The palatoglossus and palatopharyngeus muscles take origin within the middle 50% of the soft palate but extend to the posterior 25% along with the muscularis uvulae. The LVP is bounded by the two heads of the palatopharyngeus muscle; the inferior head originates on the oral surface of the levator, and the superior head on the nasal surface, before it travels inferiorly as the posterior tonsillar pillar. The primary actions of the palatopharyngeus muscle are to tense the soft palate and draw the pharynx anteriorly during breathing. The palatoglossus muscle originates from the dorsolateral transverse fibers of the tongue and then runs cephalad as the anterior tonsillar pillar before fanning out to insert as the most superficial muscle of the velum. Its primary action is with swallowing by pulling the soft palate towards the tongue. The tensor veli palatini (TVP) originates from the medial pterygoid plate of the sphenoid bone and Eustachian tube and then vertically descends sharply hooking around the anterior aspect of the hamulus before it fans out to form the relatively elastic aponeurosis in the anterior third of the velum. As its name suggests, the TVP tenses the soft palate.
In the setting of a cleft palate, the LVP muscles no longer form a continuous sling that transversely courses through the middle 50% of the velum. The muscles are abnormally positioned sagittally along the cleft margin, running posterior to anterior where they insert onto the posterior edge of the hard palate. With this abnormal configuration, the levator muscles cannot effectively power the velar mechanism to close the palate against the posterior pharyngeal wall during velopharyngeal closure. Consequently, air escapes through the nose during speech. In addition to its abnormal course, the clefted LVP has three abnormal attachments: (1) the posterior medial edge of the clefted hard palate; (2) the aponeurosis of the tensor veli palatini; and (3) lateral adhesions to the superior constrictor. These abnormal attachments must be released during the primary palatoplasty to allow the LVP to be reconfigured in a more anatomic and retropositioned orientation – an IVVP. In addition to speech problems, the levator’s abnormal tethering to the tensor tendon impairs the function of the TVP muscle in assisting Eustachian tube function.

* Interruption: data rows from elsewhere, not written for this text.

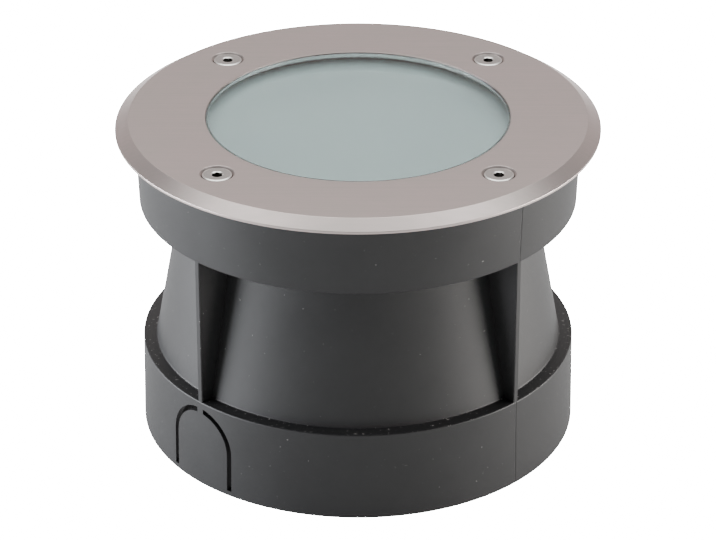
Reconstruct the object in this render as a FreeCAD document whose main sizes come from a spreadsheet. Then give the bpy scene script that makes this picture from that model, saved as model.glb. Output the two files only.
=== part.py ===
import FreeCAD, Part
import math
import os

import Sketcher

# In ground well light: a moulded mounting sleeve that is dug in, a cast luminaire that drops into it,
# and a cover of steel ring, stepped glass, gasket and four socket screws.
# The origin is the centre of the sleeve's foot on the ground, +Z is up, and -Y is the front.

# Driving sizes in millimetres. Radii grow outwards from the glass, heights grow upwards from the foot.
DRIVING_SIZES = {
    # Cover
    "opening_radius": 62.8,
    "glass_cover": 7.2,
    "glass_step_gap": 0.3,
    "glass_edge_height": 6.5,
    "glass_recess": 0.3,
    "glass_bevel": 1.0,
    "gasket_wall": 2.5,
    "gasket_top": 1.5,
    "gasket_base": 2.0,
    "gasket_lip": 4.5,
    "ring_thickness": 4.4,
    "ring_edge_height": 1.0,
    "ring_bevel_width": 5.5,
    "ring_overhang": 8.0,
    "bore_edge_break": 0.4,
    # Cover screws
    "screw_count": 4,
    "screw_setback": 5.8,
    "screw_radius": 3.0,
    "screw_head_radius": 6.1,
    "screw_head_sink": 0.25,
    "screw_length": 19.0,
    "screw_ring_clearance": 0.3,
    "countersink_rim": 0.5,
    "socket_width": 4.0,
    "socket_depth": 2.6,
    "thread_clearance": 0.08,
    # Mounting sleeve
    "sleeve_wall": 2.8,
    "skirt_height": 38.7,
    "skirt_spread": 0.8,
    "ledge_width": 5.7,
    "cone_height": 64.2,
    "cone_flare": 12.0,
    "shoulder_width": 17.5,
    "collar_height": 30.5,
    "collar_spread": 1.0,
    "edge_break": 0.5,
    "rib_thickness": 2.4,
    "rib_setback": 0.1,
    "arch_radius": 15.8,
    "arch_slot": 2.2,
    "arch_bridge": 3.3,
    "arch_foot": 2.9,
    "arch_ceiling_gap": 0.1,
    # Luminaire housing
    "rim_land": 8.6,
    "rim_plate": 4.1,
    "rim_gap": 0.3,
    "recess_clearance": 0.5,
    "recess_wall": 3.0,
    "housing_wall": 2.8,
    "housing_spread": 0.4,
    "collar_clearance": 0.8,
    "seat_plate": 3.5,
    "cup_wall": 3.0,
    "cup_spread": 1.0,
    "floor_thickness": 4.0,
    "chamber_depth": 25.1,
    "gear_bay_height": 28.0,
    "fin_count": 16,
    "fin_clearance": 1.2,
    "fin_depth": 8.0,
    "fin_thickness": 2.5,
    "fin_foot_gap": 4.0,
    "screw_boss_wall": 2.0,
    "screw_boss_floor": 2.5,
    "screw_tip_gap": 2.0,
    # Light source
    "carrier_thickness": 3.0,
    "carrier_clearance": 0.5,
    "carrier_screw_count": 3,
    "carrier_boss_radius": 5.5,
    "carrier_boss_inset": 5.0,
    "carrier_screw_radius": 2.0,
    "carrier_screw_length": 12.0,
    "pan_head_radius": 3.5,
    "pan_head_height": 2.4,
    "board_margin": 9.0,
    "board_thickness": 1.6,
    "board_screw_inset": 8.0,
    "board_screw_count": 3,
    "board_screw_length": 4.0,
    "small_screw_radius": 1.5,
    "small_head_radius": 2.8,
    "small_head_height": 2.0,
    "small_screw_clearance": 0.2,
    "chip_size": 3.0,
    "chip_height": 0.7,
    "inner_chip_circle": 14.0,
    "inner_chip_count": 8,
    "outer_chip_circle": 28.0,
    "outer_chip_count": 16,
    "reflector_wall": 1.2,
    "reflector_foot_margin": 1.5,
    "reflector_flange_gap": 0.6,
    # Gear bay
    "driver_length": 74.0,
    "driver_width": 32.0,
    "driver_height": 20.0,
    "driver_round": 2.0,
    "driver_setback": 18.0,
    "driver_ear_reach": 8.0,
    "driver_ear_width": 12.0,
    "driver_ear_height": 2.5,
    "gear_screw_depth": 3.0,
    "terminal_pitch": 11.0,
    "terminal_pole_count": 3,
    "terminal_depth": 16.0,
    "terminal_height": 15.0,
    "terminal_offset": 6.0,
    "terminal_setback": 14.0,
    "terminal_base_height": 4.0,
    "terminal_well_radius": 2.6,
    "terminal_well_depth": 6.0,
    "wire_radius": 1.1,
    "wire_height": 8.0,
    "earth_wall_gap": 15.5,
    "earth_boss_radius": 4.5,
    "earth_boss_height": 6.0,
    "earth_screw_length": 7.0,
    "lug_thickness": 1.0,
    "lug_radius": 4.0,
    "lug_neck": 7.0,
    "lug_barrel_radius": 1.9,
    "lug_barrel_length": 5.0,
    "led_wire_radius": 0.8,
    "led_wire_spacing": 2.4,
    "led_wire_inset": 7.4,
    "led_wire_bend": 3.4,
    "led_wire_rise": 2.0,
    "led_wire_hole_radius": 3.0,
    # Cable gland
    "gland_offset": 12.0,
    "gland_wall_gap": 17.5,
    "gland_width": 20.0,
    "gland_flange": 5.0,
    "gland_thread_radius": 8.0,
    "gland_thread_length": 8.0,
    "gland_bore_radius": 5.5,
    "gland_fit": 0.08,
    "gland_washer_height": 1.5,
    "gland_washer_radius": 10.5,
    "lock_nut_width": 22.0,
    "lock_nut_height": 5.0,
    "gland_thread_spare": 1.0,
    "gland_nut_hex": 8.5,
    "gland_nut_dome": 6.5,
    "gland_nut_mouth": 4.9,
    "gland_nut_lid": 2.0,
    "gland_nut_top_gap": 0.5,
    "cable_radius": 4.0,
    "cable_clearance": 0.25,
    "seal_fit": 0.1,
    "seal_length": 12.0,
}

CENTRE_AXIS = "V_Axis"
HORIZONTAL_AXIS, VERTICAL_AXIS = -1, -2
SKETCH_ORIGIN = (-1, 1)
START_POINT, END_POINT, CENTRE_POINT = range(1, 4)
FULL_TURN_ANGLE = 360.0
SCREW_ANGLE = 45.0
BOSS_ANGLE = 90.0
LED_WIRE_ANGLE = 42.0
UP = FreeCAD.Vector(0, 0, 1)

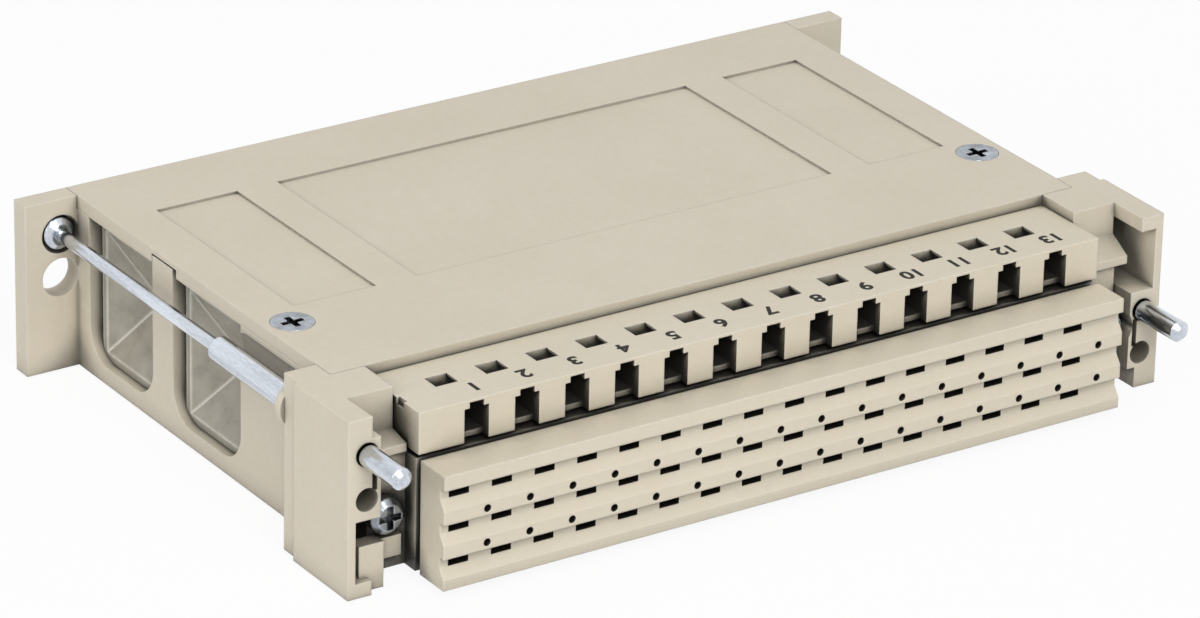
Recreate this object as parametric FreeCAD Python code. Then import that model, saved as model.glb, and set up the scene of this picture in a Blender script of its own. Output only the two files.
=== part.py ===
import FreeCAD, Part
import os
from FreeCAD import Vector

# Connector shell housing: a two-part moulded hood for a 48-way rack connector, with a coding
# strip, four blanking inserts, a cable clamp and two long captive fixing screws.
# Millimetres. X runs along the connector, Y from the mating side to the cable flange, Z up.
# The origin is the middle of the underside, halfway between the lug fronts and the flange.

# Housing as a whole
depth = 65.0
body_overhang = 4.1
wall = 1.6
floor_thickness = 1.6
cover_thickness = 1.6
fit_gap = 0.1
seat_gap = 0.05
# Overlap of solids that are joined, and how far a cutting solid runs past a face
join = 0.2
beyond = 1.0

# Cable flange at the rear
flange_edge = 4.2
flange_thickness = 2.4
flange_hole_diameter = 4.4

# Fixing lugs at the front
lug_edge = 2.2
lug_panel_depth = 10.6
lug_strip_depth = 2.7
lug_strip_inset = 0.5
lug_cap_offset = 1.5
lug_block_offset = 0.5
lug_block_height = 11.3
lug_shelf_step = 2.4
lug_pocket_wall = 0.9
lug_pocket_depth = 7.4
lug_boss_radius = 2.3
lug_boss_length = 0.9

# Cheeks between the lugs and the coding strip
cheek_gap = 0.2
cheek_front = 5.0
cheek_foot_rise_left = 1.2
cheek_foot_rise_right = 2.2
ledge_front = 2.3
ledge_drop = 0.3
ledge_rise = 0.6

# Foot in front of the left ear
foot_inner_setback = 4.8
foot_outer_setback = 1.9
foot_front = 1.0
foot_height = 5.1
toe_inner_setback = 7.4
toe_bottom = 2.6
toe_setback = 0.9

# Fixing screws and their bores
screw_offset = 2.1
screw_edge = 4.05
screw_pitch = 5.0
sleeve_diameter = 2.8
sleeve_clearance = 0.05
sleeve_rear = 29.0
sleeve_front = 3.6
tip_diameter = 2.34
tip_bore_diameter = 2.6
tip_reach = 7.0
tip_free_start = 0.3
neck_diameter = 2.0
tip_round = 0.5
shank_diameter = 1.44
screw_head_diameter = 4.0
screw_head_length = 1.8
screw_head_setback = 0.3
screw_slot_width = 0.7
screw_dome_radius = 1.7
screw_dome_length = 0.35
screw_neck_radius = 1.2
screw_neck_length = 0.7
screw_slot_depth = 0.7
groove_radius = 2.8
groove_rear = 30.0
keyhole_width = 0.6
keyhole_depth = 2.2
keyhole_inset = 0.1
keyhole_start = 0.9
screw_head_bevel = 0.3

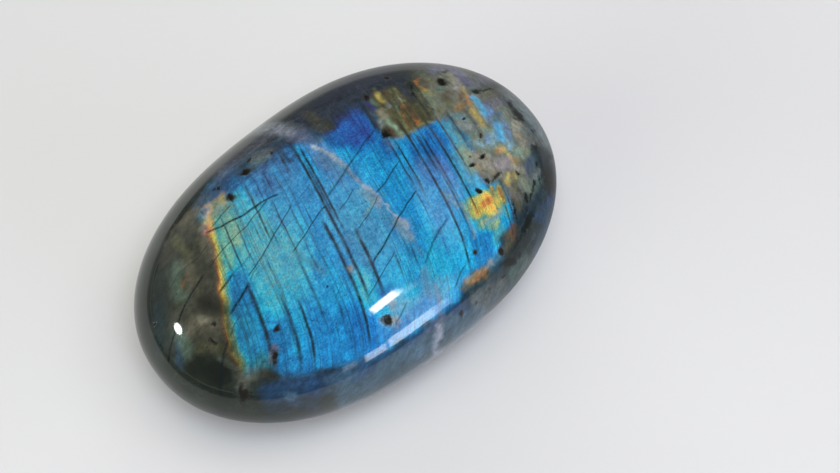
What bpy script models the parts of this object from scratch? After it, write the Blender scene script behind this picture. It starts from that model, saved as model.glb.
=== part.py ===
"""A polished labradorite palm stone: one closed solid that lies on its flat-lapped underside.

Blender 4.5, metres, +Z up. Run it with: blender --background --python part.py
+X runs along the stone and +Y across it. The origin is the middle of its footprint, on the surface that it lies on.
"""

import math

import bmesh
import bpy
import numpy as np
from mathutils import Matrix, Vector
from mathutils.bvhtree import BVHTree

# Driving dimensions of the finished stone, in metres.
LENGTH = 0.0655
WIDTH = 0.0425
THICKNESS = 0.0245
BELLY_HEIGHT = 0.0103  # the widest level, above the flat underside
LAPPED_OFF = 0.0006  # what the flat underside took off the rounded one

# The outline seen from above is an oval, a little fuller than an ellipse and drawn out of true by hand shaping.
OVAL_POWER = 2.12
OVAL_LEAN = 0.019  # pulls the two long sides opposite ways
OVAL_TAPER = -0.0064  # makes the -X end a little fuller than the +X end
OVAL_SHOULDERS = -0.0095  # fills the four shoulders

# From the belly up and down, the section is a superellipse: 2 is an ellipse, and more is fuller.
CROWN_POWER = 2.04
UNDER_POWER = 2.30

# Shallow pits where grains of black mineral dropped out: (along, across, longer radius, turn in degrees).
PITS = (
    (-0.0083, 0.0113, 0.00075, 20.0),
    (-0.0123, 0.0092, 0.00070, 75.0),
    (0.0095, 0.0032, 0.00080, -20.0),
    (0.0223, 0.0070, 0.00085, 80.0),
    (-0.0065, -0.0171, 0.00070, -35.0),
    (-0.0267, -0.0117, 0.00060, 40.0),
    (-0.0191, -0.0098, 0.00045, 0.0),
    (-0.0211, -0.0120, 0.00050, 60.0),
    (0.0146, -0.0105, 0.00050, -50.0),
    (0.0162, -0.0070, 0.00045, 10.0),
)
PIT_SLIMNESS = 0.75  # a pit's shorter radius, as a share of its longer one
PIT_DEPTH = 0.35  # as a share of its longer radius

STONE_STEPS = 5  # each step makes every triangle of the sphere four: 5120 in all
PIT_STEPS = 3
OUTLINE_SAMPLES = 1441

STONE_COLOUR = (0.055, 0.190, 0.360, 1.0)
STONE_ROUGHNESS = 0.06


def clear_scene():
    for obj in list(bpy.data.objects):
        bpy.data.objects.remove(obj)


def hand_shaped_oval(turn):
    """The outline's points (x, y), before it is trued to size: a superellipse in polar form, with three slow waves."""
    half_length, half_width = LENGTH / 2, WIDTH / 2
    along = np.abs(np.cos(turn) / half_length) ** OVAL_POWER
    across = np.abs(np.sin(turn) / half_width) ** OVAL_POWER
    reach = (along + across) ** (-1 / OVAL_POWER)
    reach = reach * (1 + OVAL_LEAN * np.sin(2 * turn))
    reach = reach * (1 + OVAL_TAPER * np.cos(3 * turn))
    reach = reach * (1 + OVAL_SHOULDERS * np.cos(4 * turn))
    return np.stack([reach * np.cos(turn), reach * np.sin(turn)], axis=-1)


def outline(turn):
    """The oval, moved and stretched a little so that it is centred and measures LENGTH by WIDTH."""
    whole = hand_shaped_oval(np.linspace(0, 2 * math.pi, OUTLINE_SAMPLES))
    low, high = whole.min(axis=0), whole.max(axis=0)
    return (hand_shaped_oval(turn) - (low + high) / 2) * np.array([LENGTH, WIDTH]) / (high - low)


def stone_surface(directions):
    """Carries points of a unit sphere to the stone: the outline drawn in, and raised or lowered, by superellipses."""
    x, y, z = directions.T
    power = np.where(z >= 0, 2 / CROWN_POWER, 2 / UNDER_POWER)
    drawn_in = np.hypot(x, y) ** power
    risen = np.abs(z) ** power
    above = BELLY_HEIGHT + (THICKNESS - BELLY_HEIGHT) * risen
    below = BELLY_HEIGHT - (BELLY_HEIGHT + LAPPED_OFF) * risen
    footprint = outline(np.arctan2(y, x)) * drawn_in[:, None]
    return np.column_stack([footprint, np.where(z >= 0, above, below)])


def lap_underside(mesh):
    """Cuts the mesh off level with the surface that the stone lies on, and closes the cut with one flat face."""
    cut = bmesh.ops.bisect_plane(
        mesh,
        geom=mesh.verts[:] + mesh.edges[:] + mesh.faces[:],
        plane_co=(0, 0, 0),
        plane_no=(0, 0, -1),
        clear_outer=True,
    )
    rim = [item for item in cut["geom_cut"] if isinstance(item, bmesh.types.BMEdge)]
    filled = bmesh.ops.contextual_create(mesh, geom=rim)
    for face in filled["faces"]:
        face.smooth = False


def stone_mesh():
    mesh = bmesh.new()
    bmesh.ops.create_icosphere(mesh, subdivisions=STONE_STEPS, radius=1.0)
    points = stone_surface(np.array([vert.co for vert in mesh.verts]))
    for vert, point in zip(mesh.verts, points):
        vert.co = point
    for face in mesh.faces:
        face.smooth = True
    lap_underside(mesh)
    bmesh.ops.recalc_face_normals(mesh, faces=mesh.faces[:])
    return mesh


def add_object(name, mesh):
    data = bpy.data.meshes.new(name)
    mesh.to_mesh(data)
    obj = bpy.data.objects.new(name, data)
    bpy.context.scene.collection.objects.link(obj)
    return obj


def pit_place(surface, along, across, radius, turn):
    """Where a pit's cutter sits: out along the surface's normal, so that it only reaches PIT_DEPTH into the stone."""
    point, normal, _, _ = surface.ray_cast(Vector((along, across, 2 * THICKNESS)), Vector((0, 0, -1)))
    depth = PIT_DEPTH * radius
    ball_radius = (radius**2 + depth**2) / (2 * depth)
    upright = normal.to_track_quat("Z", "Y").to_matrix().to_4x4()
    spun = Matrix.Rotation(math.radians(turn), 4, "Z")
    shaped = Matrix.Diagonal((ball_radius, PIT_SLIMNESS * ball_radius, ball_radius, 1.0))
    return Matrix.Translation(point + normal * (ball_radius - depth)) @ upright @ spun @ shaped


def add_pit_cutters(stone):
    """One hidden object with an egg-shaped cutter for every pit."""
    surface = BVHTree.FromBMesh(stone)
    cutters = bmesh.new()
    for along, across, radius, turn in PITS:
        place = pit_place(surface, along, across, radius, turn)
        bmesh.ops.create_icosphere(cutters, subdivisions=PIT_STEPS, radius=1.0, matrix=place)
    obj = add_object("pit_cutters", cutters)
    obj.hide_render = True
    obj.display_type = "WIRE"
    cutters.free()
    return obj


def stone_material():
    material = bpy.data.materials.new("polished_labradorite")
    material.use_nodes = True
    shader = material.node_tree.nodes["Principled BSDF"]
    shader.inputs["Base Color"].default_value = STONE_COLOUR
    shader.inputs["Roughness"].default_value = STONE_ROUGHNESS
    shader.inputs["Metallic"].default_value = 0.0
    return material


def build():
    clear_scene()
    mesh = stone_mesh()
    stone = add_object("labradorite_stone", mesh)
    stone.data.materials.append(stone_material())
    pits = stone.modifiers.new("pits", "BOOLEAN")
    pits.operation = "DIFFERENCE"
    pits.solver = "EXACT"
    pits.object = add_pit_cutters(mesh)
    mesh.free()


build()
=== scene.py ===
"""A polished labradorite palm stone on a pale table.

The stone is one numpy surface. Its flash of colour, twin planes, cracks, black grains and pale veins are laid
out in plan view, in millimetres, and kept as attributes of the mesh, which the material turns into a
finish.
"""
import math
import bpy
import numpy as np
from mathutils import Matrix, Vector


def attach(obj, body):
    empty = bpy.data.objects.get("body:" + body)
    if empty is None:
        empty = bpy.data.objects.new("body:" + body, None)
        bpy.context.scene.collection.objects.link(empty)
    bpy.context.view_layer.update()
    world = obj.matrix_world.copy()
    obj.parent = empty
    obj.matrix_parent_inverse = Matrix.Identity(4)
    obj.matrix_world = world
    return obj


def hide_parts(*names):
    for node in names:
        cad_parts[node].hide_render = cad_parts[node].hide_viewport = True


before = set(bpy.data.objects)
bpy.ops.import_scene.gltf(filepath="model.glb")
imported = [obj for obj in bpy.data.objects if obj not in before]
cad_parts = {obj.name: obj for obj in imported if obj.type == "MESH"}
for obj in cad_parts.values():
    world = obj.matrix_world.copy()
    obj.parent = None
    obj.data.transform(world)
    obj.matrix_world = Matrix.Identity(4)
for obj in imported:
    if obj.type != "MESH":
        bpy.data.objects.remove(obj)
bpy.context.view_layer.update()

MM = 0.001

# The stone's own sizes, in millimetres. +X runs along it and +Z is up, from the surface it rests on.
LENGTH = 65.5
WIDTH = 42.5
THICKNESS = 24.5
BELLY_HEIGHT = 10.3
LAPPED_OFF = 0.6
OVAL_POWER = 2.12
OVAL_LEAN = 0.019
OVAL_TAPER = -0.0064
OVAL_SHOULDERS = -0.0095
CROWN_POWER = 2.04
UNDER_POWER = 2.30
TURNS = 448
CROWN_RINGS = 144
UNDER_RINGS = 56
FLAT_RINGS = 10
OUTLINE_SAMPLES = 1441
MERIDIAN_SAMPLES = 4001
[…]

Victor Veau developed a practical classification system that characterizes the spectrum of cleft palate. The Veau I cleft involves the soft palate only. The Veau II cleft is a complete cleft of the secondary palate involving the soft and hard palate extending to the incisive foramen. The Veau III cleft is a unilateral complete cleft of the primary and secondary palate, where the vomer is attached to the maxilla on the non-cleft side. Finally, the Veau IV cleft is a complete bilateral cleft of the primary and secondary palate. These patients have a protruding premaxilla, and the vomer is in the midline.